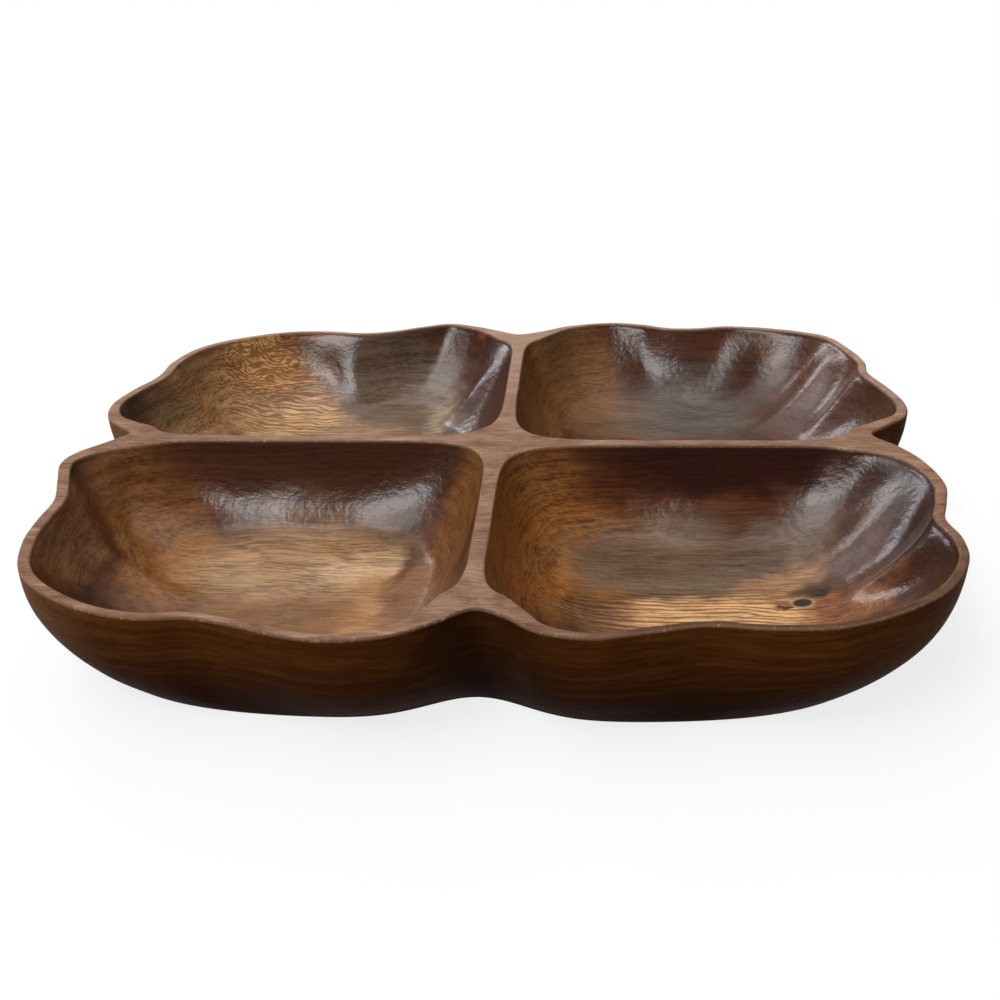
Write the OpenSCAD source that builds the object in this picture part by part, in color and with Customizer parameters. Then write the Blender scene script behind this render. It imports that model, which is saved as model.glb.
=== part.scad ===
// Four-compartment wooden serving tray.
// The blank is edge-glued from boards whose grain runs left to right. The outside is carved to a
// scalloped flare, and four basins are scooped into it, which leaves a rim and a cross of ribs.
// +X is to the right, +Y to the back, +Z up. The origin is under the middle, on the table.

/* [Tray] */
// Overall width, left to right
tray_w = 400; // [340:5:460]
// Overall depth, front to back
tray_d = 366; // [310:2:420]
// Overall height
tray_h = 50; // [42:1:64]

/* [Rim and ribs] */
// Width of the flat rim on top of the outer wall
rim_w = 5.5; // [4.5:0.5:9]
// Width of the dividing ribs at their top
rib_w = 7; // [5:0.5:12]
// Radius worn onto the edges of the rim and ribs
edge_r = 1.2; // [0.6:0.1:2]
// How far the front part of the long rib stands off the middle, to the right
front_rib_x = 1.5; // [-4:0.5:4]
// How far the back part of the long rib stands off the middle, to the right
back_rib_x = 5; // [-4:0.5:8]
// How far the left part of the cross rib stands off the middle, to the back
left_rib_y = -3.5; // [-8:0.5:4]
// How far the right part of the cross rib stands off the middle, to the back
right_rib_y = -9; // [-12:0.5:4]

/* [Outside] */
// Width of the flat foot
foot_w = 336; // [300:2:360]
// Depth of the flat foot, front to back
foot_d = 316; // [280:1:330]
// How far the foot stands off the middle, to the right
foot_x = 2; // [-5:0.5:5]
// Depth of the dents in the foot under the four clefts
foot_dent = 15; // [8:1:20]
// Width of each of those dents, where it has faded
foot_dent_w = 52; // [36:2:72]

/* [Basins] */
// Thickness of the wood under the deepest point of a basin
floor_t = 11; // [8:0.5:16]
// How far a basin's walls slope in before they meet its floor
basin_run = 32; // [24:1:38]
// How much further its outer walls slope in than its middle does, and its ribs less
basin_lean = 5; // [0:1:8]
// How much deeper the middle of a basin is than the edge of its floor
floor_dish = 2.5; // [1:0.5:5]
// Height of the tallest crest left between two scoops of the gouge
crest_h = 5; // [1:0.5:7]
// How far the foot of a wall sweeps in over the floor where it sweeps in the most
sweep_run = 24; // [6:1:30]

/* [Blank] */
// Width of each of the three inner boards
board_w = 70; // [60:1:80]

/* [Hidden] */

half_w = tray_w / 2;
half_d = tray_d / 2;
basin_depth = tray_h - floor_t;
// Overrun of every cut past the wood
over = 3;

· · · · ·

- [TASK OBJECTIVE]: Every line of the listing that holds "which" should be found and copied.

- [SOLUTION FOR THIS PROBLEM]:
Write the OpenSCAD source that builds the object in this picture part by part, in color and with Customizer parameters. Then write the Blender scene script behind this render. It imports that model, which is saved as model.glb.
// scalloped flare, and four basins are scooped into it, which leaves a rim and a cross of ribs.